What Can Your Business Do?
This pending decision, not only further tilts the playing field in favor of disabled plaintiffs, it will certainly give plaintiffs and their attorneys more confidence than they already have in filing website accessibility claims, as it provides ammunition to avoid dismissal pursuant to Rule 12(b)(6). What can be done to minimize liability? This report and recommendation does not change the current situation. Unless they are prepared to dig in for a long and challenging litigation battle, businesses will probably want to assess their websites and undertake efforts to comply with the standards articulated in the private industry Website Content Accessibility Guidelines 2.0 Levels A and AA, which was adopted by the DOJ in its proposed Interim Final Rule under Section 508 of the Rehabilitation Act. 80 Fed. Reg. 10880 (Feb. 27, 2015).
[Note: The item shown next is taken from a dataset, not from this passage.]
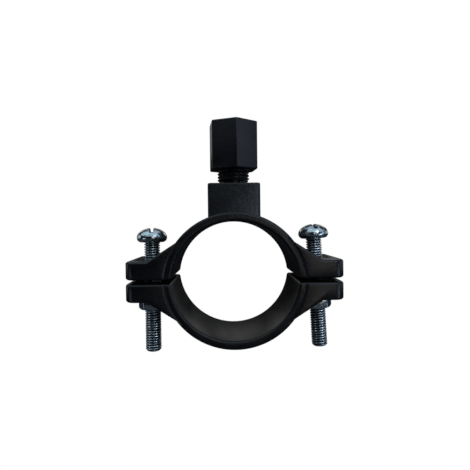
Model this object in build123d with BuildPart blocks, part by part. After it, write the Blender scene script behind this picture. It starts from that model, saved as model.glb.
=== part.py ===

While this standard has not been implemented and does not apply to the websites of public accommodations, it is the standard that is consistently identified by the DOJ. Because the DOJ has announced a delay of at least three years of proposed website access regulations, there is not going to be official clarification anytime soon. Compliance with this standard is likely your best chance of defending claims during this period of uncertainty, made even less certain by these dual reports and recommendations.
What Is Next?
As these decisions were merely reports and recommendations, they are not final decisions and are not binding. The parties have 14 days to file objections, and the opposing side has 14 days to respond to objections. These are all considered by the district court before an official opinion is entered. Members of the Disability Access Practice Group will continue to monitor developments and provide updates as they develop.